Más allá de creencias, opiniones sobre la Semana Santa y cuestiones como la ocupación del espacio público para manifestaciones religiosas (a mí me gusta toda manifestación pública de espiritualidad, sea de la religión que sea), quiero centrar esta segunda reflexión sobre la próxima Semana Santa y su carrera oficial en el entorno de la Mezquita-Catedral en clave interna: para los cofrades y los que nos gusta esta manifestación popular, antropológica, cultural, religiosa y espiritual.

Y es que la nueva Semana Santa también supone un esfuerzo para quien la quiere disfrutar.
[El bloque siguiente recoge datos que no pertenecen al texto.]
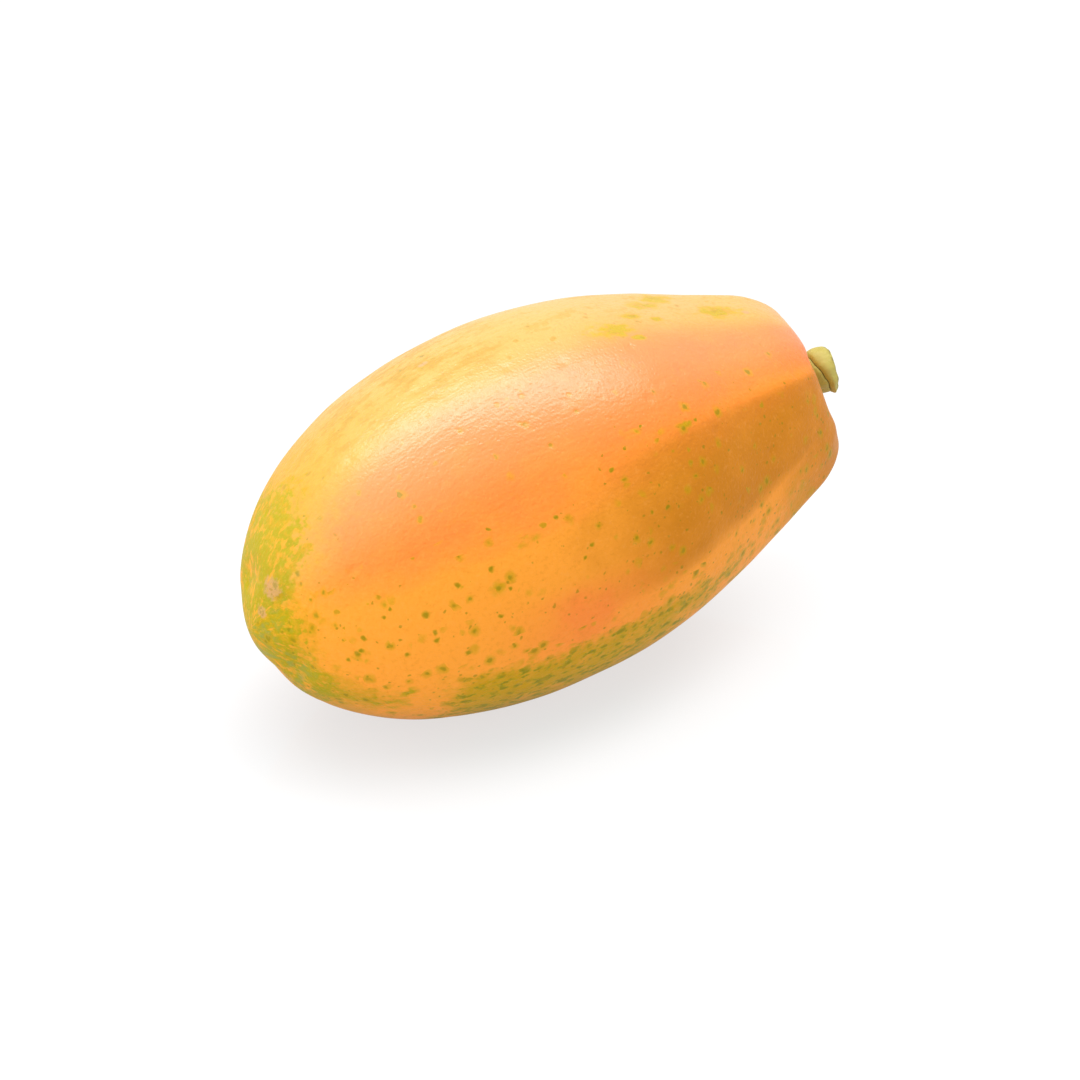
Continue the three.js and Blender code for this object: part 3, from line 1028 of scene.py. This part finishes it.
def photo_camera():
    """The camera, which sees the fruit as the photo does"""
    up = CAMERA_BACK.cross(CAMERA_RIGHT)
    lens = bpy.data.cameras.new("photo_camera")
    lens.lens = CAMERA_LENS
    lens.sensor_width = CAMERA_SENSOR
    camera = new_object("photo_camera", lens)
    aim = RING_MIDDLE + CAMERA_RIGHT * AIM_RIGHT - up * AIM_DOWN
    turn = Matrix((CAMERA_RIGHT, up, CAMERA_BACK)).transposed()
    camera.matrix_world = Matrix.Translation(aim + CAMERA_BACK * CAMERA_DISTANCE) @ turn.to_4x4()
    return camera


# Operators and panel

class PAPAYA_OT_grow_fruit(bpy.types.Operator):
    """Grow the fruit body with its skin"""

    bl_idname = "papaya.grow_fruit"
    bl_label = "Grow the Fruit"

    def execute(self, context):
        sizes = property_values(context.scene.papaya_fruit)
        skin = bpy.data.materials.new("papaya_skin")
        fruit = grown_piece("fruit_body", fruit_tree(skin, sizes), sizes)
        paint_skin(skin, property_values(context.scene.papaya_skin), fruit)
        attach(fruit, "root")
        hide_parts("fruit")
        return {"FINISHED"}


class PAPAYA_OT_grow_stalk(bpy.types.Operator):
    """Grow the stalk stub out of the fruit's dished end"""

    bl_idname = "papaya.grow_stalk"
    bl_label = "Grow the Stalk"

    def execute(self, context):
        size = property_values(context.scene.papaya_stalk)
        mesh = stalk_mesh(size, property_values(context.scene.papaya_fruit))
        mesh.materials.append(stalk_material(size))
        stalk = new_object("stalk", mesh)
        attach(stalk, "root")
        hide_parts("stalk_stub")
        return {"FINISHED"}


class PAPAYA_OT_set_stage(bpy.types.Operator):
    """Lay the floor, light it softly from above and place the camera"""

    bl_idname = "papaya.set_stage"
    bl_label = "Set the Stage"

    def execute(self, context):
        scene = context.scene
        look = scene.papaya_stage
        mesh = bmesh.new()
        bmesh.ops.create_grid(mesh, x_segments=8, y_segments=8, size=look.floor_reach / 2)
        data = bpy.data.meshes.new("white_floor")
        mesh.to_mesh(data)
        mesh.free()
        data.materials.append(floor_material(look))
        new_object("white_floor", data)
        scene.world = white_world(look)
        overhead_light(look.overhead_power)
        scene.camera = photo_camera()
        scene.view_settings.view_transform = "Standard"
        return {"FINISHED"}


class PAPAYA_PT_sidebar(bpy.types.Panel):
    """Lists the papaya's pieces and their sizes"""

    bl_label = "Papaya"
    bl_space_type = "VIEW_3D"
    bl_region_type = "UI"
    bl_category = "Papaya"

    def draw(self, context):
        layout = self.layout
        for operator, holder in STEPS:
            box = layout.box()
            box.operator(operator.bl_idname)
            group = getattr(context.scene, holder)
            for name in property_values(group):
                box.prop(group, name)


HOLDERS = {
    "papaya_fruit": PapayaFruitSizes,
    "papaya_skin": PapayaSkinColours,
    "papaya_stalk": PapayaStalkSizes,
    "papaya_stage": PapayaStageLook,
}
STEPS = [
    (PAPAYA_OT_grow_fruit, "papaya_fruit"),
    (PAPAYA_OT_grow_stalk, "papaya_stalk"),
    (PAPAYA_OT_set_stage, "papaya_stage"),
]
CLASSES = [*HOLDERS.values(), *(operator for operator, _ in STEPS), PAPAYA_PT_sidebar]


def register():
    for cls in CLASSES:
        bpy.utils.register_class(cls)
    for holder, group in HOLDERS.items():
        setattr(bpy.types.Scene, holder, bpy.props.PointerProperty(type=group))


def unregister():
    for holder in HOLDERS:
        delattr(bpy.types.Scene, holder)
    for cls in reversed(CLASSES):
        bpy.utils.unregister_class(cls)


def main():
    register()
    bpy.ops.papaya.grow_fruit()
    bpy.ops.papaya.grow_stalk()
    bpy.ops.papaya.set_stage()


if __name__ == "__main__":
    main()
Un gran amigo me decía que tenía cada minuto de su Semana Santa reglado, sabiendo a qué hora vería a tal o cual hermandad procesionar en éste rincón o aquella plaza, cuándo y a qué velocidad desplazarse entre un punto y otro para no perderse nada y hasta dónde y con qué tiempo parar en el mismo bar para comer, como un rito, el mismo bocadillo de calamares de todos los años. Una peregrinación interior y por las calles de Córdoba, un rito iniciático anual, una serie de vivencias personales calculadas (aunque siempre distintas) que engarzan con las de la propia Semana Santa.

Y claro: este año habrá que hacer muchas veces borrón y cuenta. Nuevos rincones por descubrir, nuevos horarios que acoplar, nuevas vivencias y, lógicamente, (¿por qué no?), un nuevo bar para pedir un bocadillo que ya no será de calamares.

Pero también es una oportunidad. Una llamada personal a reinventarse. ¿Cómo hacerlo de la mejor manera? Pues no hay otra fórmula: el sentido común: No aspirar a conocer en solo el primer año lo mejor de la Semana Santa, rehuir la bulla, no forzar situaciones, usar el móvil para quedar en otro lugar con quien nos habíamos citado si un mogollón nos amenaza... Quizá, al final lo mejor de esta Semana Santa sea que habrá que esperar a la próxima (o a la siguiente, o a la otra) para disfrutarla aún más con todos los sentidos, y en ésta, particularmente, con el sentido común. Ya saben: ese que es el menos común de los sentidos.